Uma vitória do Benfica em Alvalade até faz a segunda-feira parecer um sábado. Não que tenha sido exactamente um passeio, que a expulsão de Sidnei ainda nos fez sofrer um bocadito. De qualquer modo, isso só aumentou a alegria dos finalmentes. Dois golos que foram um consolo, dois chutos argentinos que nos fizeram esquecer o sem-sentido de tanta história que há para aí.
É um dos grandes mistérios mundiais, a Argentina. É um país, claro, está nos mapas, nos livros, tem uma bandeira, etc, mas é também um profundo mistério - um mistério límpido e infinito. O lugar de Borges e Maradona. E também de Gardel e Piazzolla, e dessa música que é, ao mesmo tempo, emoção carregada e puro movimento. Essa Argentina inexplicável é que explica o belo resultado de anteontem.
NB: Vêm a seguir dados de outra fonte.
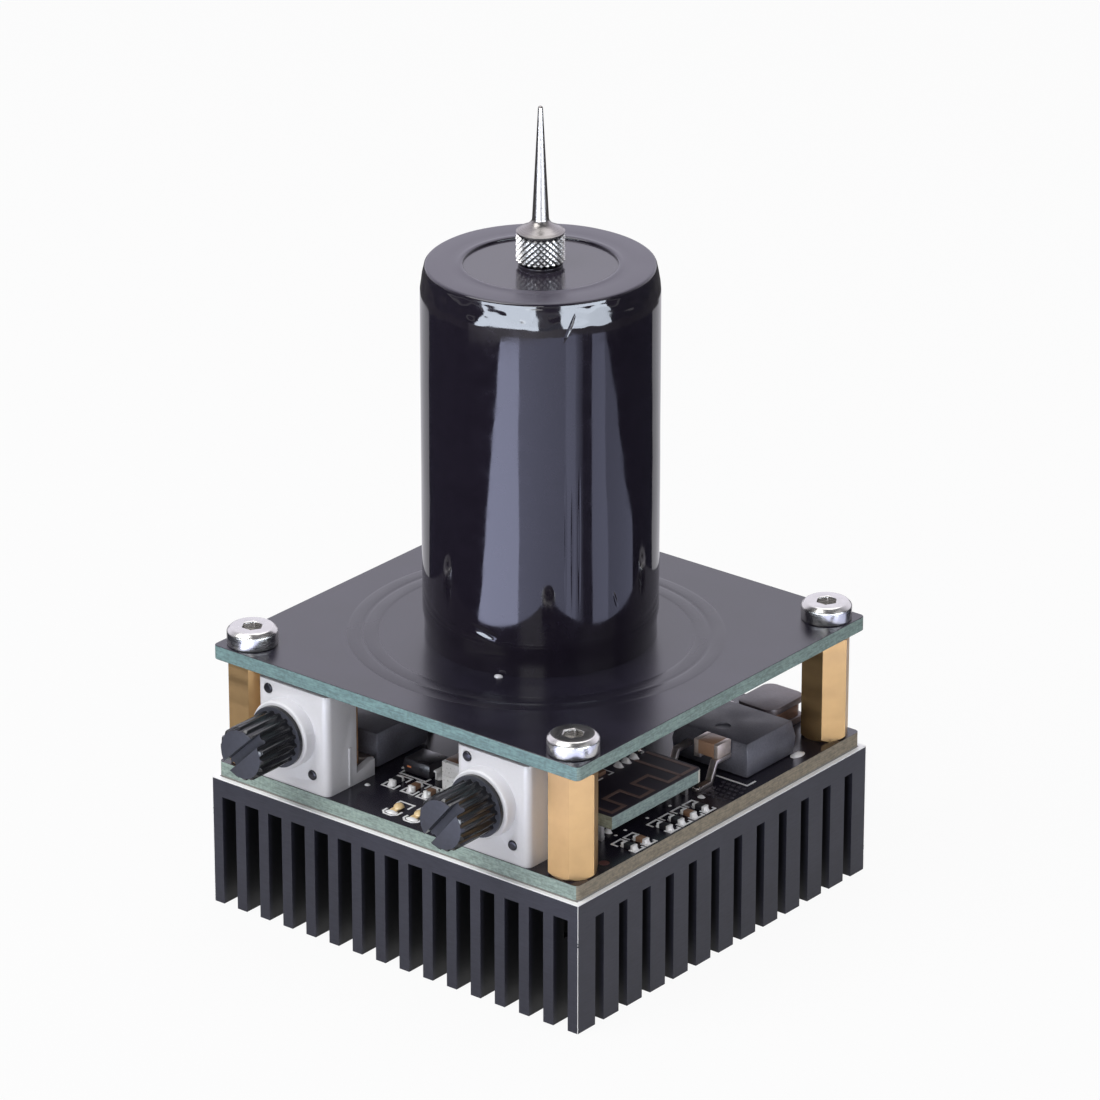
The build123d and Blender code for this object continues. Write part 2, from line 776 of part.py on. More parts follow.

Poderíamos desbobinar a conversa das tácticas, estratégias, psicologias, etc, poderíamos armar-nos em cientistas e recitar números, percentagens, estatísticas, etc, que não chegaríamos nem perto do ponto. Como é que se mede a garra? Como é que se avalia o espírito? Como é que se tabela a mística? A verdade desta gloriosa vitória contra o Sporting está nessas antiquadas e irredutíveis palavras - garra! espírito! mística! - e nas chuteiras argentinas dos nossos craques.
Salvio é um jogador inesperado, originalíssimo, e, no futebol formatado de hoje, isso é muito-muito. Um extremo que marca golos, um estilista que sabe passar a bola, um repentista que aguenta a carga. Quando pega na bola, o campo aumenta porque os adversários não conseguem defini-lo - isto é, dar-lhe um fim. Olham-no com a estranheza de quem se pergunta “mas de que cromo é que este tipo saiu ao certo?” e, de repente, já é tarde. Já a bola canta lá dentro, embrulhada nas redes. Foi assim em Alvalade. Os olhos postos no Cardozo famoso, e afinal, quem leva a bola é Salvio. Um toque, dois, já está.
Mas a estrela de segunda-feira foi - cantem comigo: Nico, Nico, Nico... Gaitán, Gaitán! Jogou como um bailarino erudito, como um verdadeiro argentino. As doses certas de cabeça e coração, impulso e calma, letra e metáfora. Por isso, aquele golo não foi sorte nenhuma. Ou antes, sim, mas a sorte justa. A verdade é um mistério e aquela bola tinha de entrar. Tabelando num defesa adversário, soprada pelos deuses, fosse lá como fosse. Tinha de entrar. Não para a história acabar bem, mas, muito mais importante, para a história fazer sentido.